複雑機構を搭載した時計のなかでも、おすすめなのは美しさが特徴的なトゥールビヨンモデルだ。とりわけジラール・ペルゴの独自機構搭載機には、見た目で差が付く時計を見つけやすいだろう。トゥールビヨンの魅力とジラール・ペルゴのモデルを紹介する。
複雑機構「トゥールビヨン」について
トゥールビヨンは、優れた時計製造技術がなければ作れない複雑機構のひとつである。まずは、トゥールビヨンの歴史と仕組みについて理解を深めよう。
コンプリケーションの代名詞
トゥールビヨンとは、重力により生じる時計の誤差を減らす機構のことである。トゥールビヨンを搭載した時計は、装着時の姿勢に関係なく、どの向きから重力を受けても精度を高く保てる。
「パーペチュアルカレンダー」や「ミニッツリピーター」と並び、トゥールビヨンは世界三大コンプリケーションのひとつに数えられている。
これらの機構のうち、トゥールビヨンは最も作るのが難しいとされている機構だ。ブランド側は威信をかけてトゥールビヨンモデルを開発し、一方のユーザー側はステータスシンボルとしてトゥールビヨンモデルを身に着ける人も多い。
トゥールビヨンの誕生と歴史
トゥールビヨンが初めて世に誕生したのは1800年頃のことだ。発明したのは、天才時計師として業界の歴史に名を残すアブラアン-ルイ・ブレゲ(1747~1823年)である。
1775年、パリのシテ島に自身の工房を設立し、数々の画期的な機構を発明したブレゲは、時計の歴史を2世紀早めたといわれている人物だ。懐中時計を同じ向きで携帯し続けると精度が落ちる原因を研究し、ブレゲはトゥールビヨンで時計が受ける重力の分散に成功する。
1930年には、フランスの時計ブランドLIPが、トゥールビヨンを初めて腕時計に搭載した。クォーツ時計の登場によって一時期は注目されなくなったものの、1983年にブレゲが発表したトゥールビヨンモデルで人気が復活し、現在に至っている。
トゥールビヨンの仕組みと構造
時計の心臓部であるヒゲゼンマイに偏った重力が加わると、精度が落ちてしまう。
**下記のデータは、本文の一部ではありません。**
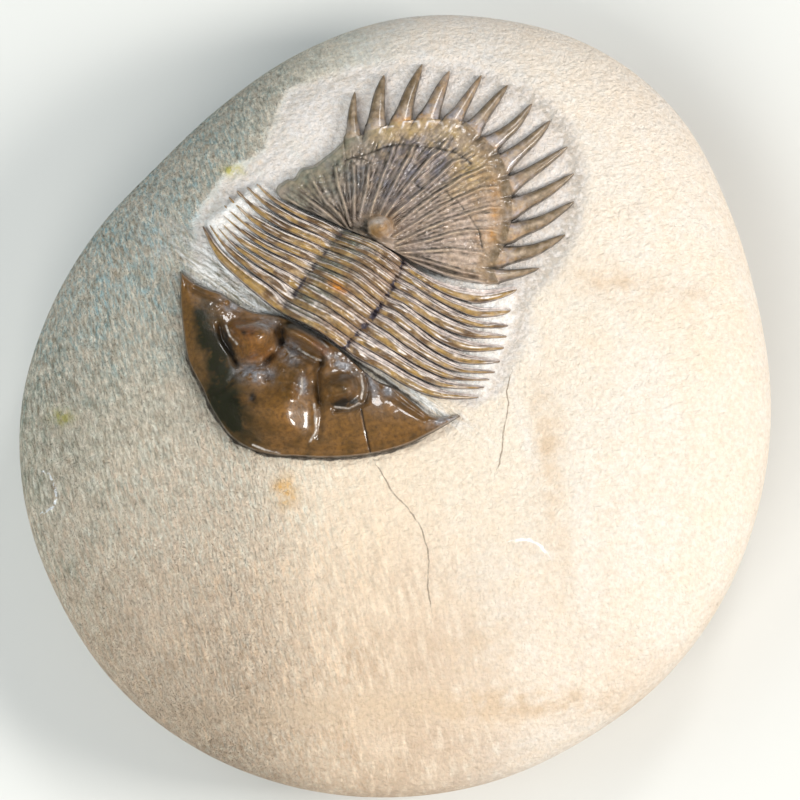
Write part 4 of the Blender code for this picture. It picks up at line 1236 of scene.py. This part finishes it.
# The specimen lies on a plain pale floor under soft studio light. The main light comes from the
# right, as in the picture, with a cool fill on the left, and the camera looks down on the fossil.
FLOOR_SIZE = 4.0
FLOOR_COLOUR = (0.62, 0.62, 0.60, 1.0)
WARM_LIGHT = (1.0, 0.97, 0.92)
COOL_LIGHT = (0.80, 0.94, 1.0)
STUDIO_COLOUR = (0.9, 0.95, 1.0, 1.0)
STUDIO_STRENGTH = 0.22
CAMERA_LENS = 300.0
SENSOR_WIDTH = 36.0
FRAME_PX = 800.0
CAMERA_REACH = 10.0
bpy.ops.mesh.primitive_plane_add(size=FLOOR_SIZE)
floor = bpy.context.object
floor.name = "floor"
material, tree, shader = start_material("pale_floor", 0.9)
shader.inputs["Base Color"].default_value = FLOOR_COLOUR
floor.data.materials.append(material)
floor.visible_glossy = False


def area_light(name, place_at, size, power, colour_now, mirrored=True):
    """A square soft light at a place, turned to the stone. Polished shell mirrors it or doesn't."""
    lamp = bpy.data.lights.new(name, "AREA")
    lamp.size = size
    lamp.energy = power
    lamp.color = colour_now
    light = bpy.data.objects.new(name, lamp)
    light.location = place_at
    light.visible_glossy = mirrored
    bpy.context.collection.objects.link(light)
    aim = stone.location - light.location
    light.rotation_euler = aim.to_track_quat("-Z", "Y").to_euler()


area_light("key", (0.62, -0.05, 0.42), 0.24, 5.4, WARM_LIGHT)
area_light("fill", (-0.55, 0.05, 0.42), 0.60, 2.8, COOL_LIGHT, False)
area_light("front", (-0.20, -0.46, 0.60), 0.50, 4.1, WARM_LIGHT, False)
area_light("accent", (0.22, 0.60, 0.60), 0.16, 1.5, EVEN)
world = bpy.data.worlds.new("studio")
world.use_nodes = True
background = world.node_tree.nodes["Background"]
background.inputs["Color"].default_value = STUDIO_COLOUR
background.inputs["Strength"].default_value = STUDIO_STRENGTH
world.cycles_visibility.glossy = False
bpy.context.scene.world = world

camera_data = bpy.data.cameras.new("camera")
camera_data.lens = CAMERA_LENS
camera_data.sensor_width = SENSOR_WIDTH
camera_data.clip_end = CAMERA_REACH
camera = bpy.data.objects.new("camera", camera_data)
bpy.context.collection.objects.link(camera)
bpy.context.scene.camera = camera
distance = FRAME_PX * PICTURE_SCALE * CAMERA_LENS / SENSOR_WIDTH
aim_x = (FRAME_PX / 2 - MIDDLE_PX[0]) * PICTURE_SCALE - STONE_MIDDLE[0]
aim_y = -(FRAME_PX / 2 - MIDDLE_PX[1]) * PICTURE_SCALE / math.cos(VIEW_TILT) - STONE_MIDDLE[1]
camera.location = (
    aim_x,
    aim_y - distance * math.sin(VIEW_TILT),
    EDGE_HEIGHT + distance * math.cos(VIEW_TILT),
)
camera.rotation_euler = (VIEW_TILT, 0.0, 0.0)
bpy.context.scene.view_settings.view_transform = "Standard"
ヒゲゼンマイに加わる重力をできるだけ均一に分散させることが、トゥールビヨンの役割だ。
トゥールビヨンは、ヒゲゼンマイやアンクル、テンプ、ガンギ車といったパーツを、キャリッジと呼ばれるかご状のパーツにまとめている。秒針の歯車となる四番車が固定されるため、一般的にトゥールビヨンモデルは秒針を持たない。
キャリッジがゆっくりと回転する独特の動きも特徴だ。この動作を鑑賞してもらうべく、多くのトゥールビヨンモデルの裏蓋はスケルトン仕様となっている。
トゥールビヨンの種類
トゥールビヨンには、キャリッジをブリッジで固定するタイプ以外にも、いくつかの種類が存在する。代表的なタイプを知っておこう。
見た目が美しい「フライング トゥールビヨン」
「フライング トゥールビヨン」は、キャリッジが浮いているように見せる機構である。通常のトゥールビヨンに比べ、見た目がより美しくなっている。
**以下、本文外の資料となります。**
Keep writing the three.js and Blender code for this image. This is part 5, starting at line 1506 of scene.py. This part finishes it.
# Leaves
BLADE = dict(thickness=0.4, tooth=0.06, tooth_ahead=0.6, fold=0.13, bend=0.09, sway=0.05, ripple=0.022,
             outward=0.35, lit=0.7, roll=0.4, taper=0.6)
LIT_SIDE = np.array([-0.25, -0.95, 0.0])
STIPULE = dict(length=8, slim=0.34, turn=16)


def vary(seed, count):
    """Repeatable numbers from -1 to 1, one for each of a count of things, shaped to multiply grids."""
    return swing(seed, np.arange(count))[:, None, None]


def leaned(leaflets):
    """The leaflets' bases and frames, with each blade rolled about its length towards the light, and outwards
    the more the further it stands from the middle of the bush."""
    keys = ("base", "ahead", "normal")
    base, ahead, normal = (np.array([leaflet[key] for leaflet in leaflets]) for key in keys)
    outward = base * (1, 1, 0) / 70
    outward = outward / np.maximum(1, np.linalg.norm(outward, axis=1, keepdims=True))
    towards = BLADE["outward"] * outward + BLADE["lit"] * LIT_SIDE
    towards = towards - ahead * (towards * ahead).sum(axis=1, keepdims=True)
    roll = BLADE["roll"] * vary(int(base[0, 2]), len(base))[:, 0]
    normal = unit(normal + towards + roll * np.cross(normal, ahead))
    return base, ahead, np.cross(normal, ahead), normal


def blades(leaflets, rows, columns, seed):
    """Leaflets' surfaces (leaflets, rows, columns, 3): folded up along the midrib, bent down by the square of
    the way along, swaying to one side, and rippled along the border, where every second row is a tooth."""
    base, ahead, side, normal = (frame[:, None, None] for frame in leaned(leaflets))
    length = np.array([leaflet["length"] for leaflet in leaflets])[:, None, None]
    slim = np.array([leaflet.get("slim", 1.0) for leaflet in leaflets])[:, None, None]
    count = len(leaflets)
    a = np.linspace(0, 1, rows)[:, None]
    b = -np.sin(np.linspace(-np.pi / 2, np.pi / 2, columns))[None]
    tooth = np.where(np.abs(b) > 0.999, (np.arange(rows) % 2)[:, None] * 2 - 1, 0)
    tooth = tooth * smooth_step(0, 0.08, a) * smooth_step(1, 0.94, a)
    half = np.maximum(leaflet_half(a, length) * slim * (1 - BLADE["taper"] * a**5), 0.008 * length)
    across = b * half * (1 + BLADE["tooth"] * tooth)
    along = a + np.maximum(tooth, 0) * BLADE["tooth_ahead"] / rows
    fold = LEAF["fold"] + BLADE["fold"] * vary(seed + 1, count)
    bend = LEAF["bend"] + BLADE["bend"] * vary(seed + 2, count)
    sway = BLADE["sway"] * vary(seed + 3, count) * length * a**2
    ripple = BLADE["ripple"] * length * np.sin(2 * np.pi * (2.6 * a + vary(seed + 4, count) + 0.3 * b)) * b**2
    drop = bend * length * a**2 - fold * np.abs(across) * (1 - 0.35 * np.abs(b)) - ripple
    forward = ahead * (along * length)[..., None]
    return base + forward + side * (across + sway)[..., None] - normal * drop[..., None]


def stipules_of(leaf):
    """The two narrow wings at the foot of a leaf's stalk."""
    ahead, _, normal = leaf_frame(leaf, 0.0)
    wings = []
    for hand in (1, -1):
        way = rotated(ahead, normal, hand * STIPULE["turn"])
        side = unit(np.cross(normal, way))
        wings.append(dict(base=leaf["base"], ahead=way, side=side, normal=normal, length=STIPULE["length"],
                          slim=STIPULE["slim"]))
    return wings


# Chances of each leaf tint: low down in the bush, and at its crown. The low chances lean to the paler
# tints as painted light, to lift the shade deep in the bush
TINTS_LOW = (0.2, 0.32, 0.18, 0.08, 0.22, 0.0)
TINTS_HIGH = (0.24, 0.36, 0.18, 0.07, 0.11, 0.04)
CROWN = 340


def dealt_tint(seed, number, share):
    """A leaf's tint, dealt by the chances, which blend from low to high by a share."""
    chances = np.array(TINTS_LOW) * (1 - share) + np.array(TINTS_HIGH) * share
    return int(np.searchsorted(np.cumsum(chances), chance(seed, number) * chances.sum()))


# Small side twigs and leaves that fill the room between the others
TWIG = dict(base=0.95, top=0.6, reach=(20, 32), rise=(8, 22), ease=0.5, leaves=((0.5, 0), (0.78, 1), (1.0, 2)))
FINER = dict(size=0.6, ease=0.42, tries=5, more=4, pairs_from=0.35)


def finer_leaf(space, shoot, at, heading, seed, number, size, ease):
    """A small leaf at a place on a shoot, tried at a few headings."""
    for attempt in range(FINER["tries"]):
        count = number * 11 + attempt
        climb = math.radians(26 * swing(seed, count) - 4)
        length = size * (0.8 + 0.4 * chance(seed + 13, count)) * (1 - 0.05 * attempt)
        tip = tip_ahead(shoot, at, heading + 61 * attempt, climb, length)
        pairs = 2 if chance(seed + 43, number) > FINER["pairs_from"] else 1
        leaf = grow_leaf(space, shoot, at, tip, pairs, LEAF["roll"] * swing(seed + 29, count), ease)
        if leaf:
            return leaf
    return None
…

通常はキャリッジの上部もブリッジで押さえているが、フライング トゥールビヨンでは上部のブリッジをなくし、下部のブリッジのみでキャリッジを支える仕組みになっているのだ。
これにより、時計内部の構造や動作をより楽しめるように作られていることが、フライング トゥールビヨンの大きな魅力である。
ブリッジを見せるデザインへ「スリー・ブリッジ トゥールビヨン」
ブリッジに見せるパーツとしての役割を与えて、エレガントな表情に仕立て上げたのが「スリー・ブリッジ トゥールビヨン」である。ジラール・ペルゴが1867年に発表した機構だ。
初期型の誕生以降、ジラール・ペルゴはブリッジのデザインに数度の改良を加え、2021年には最新型のトゥールビヨンを発表した。
香箱、輪列、トゥールビヨンが縦一直線に並べられ、3本のブリッジがそれぞれを支えている。最新型のブリッジは地板の役割を果たしており、ブリッジがケース内で浮き上がって見えることも特徴である。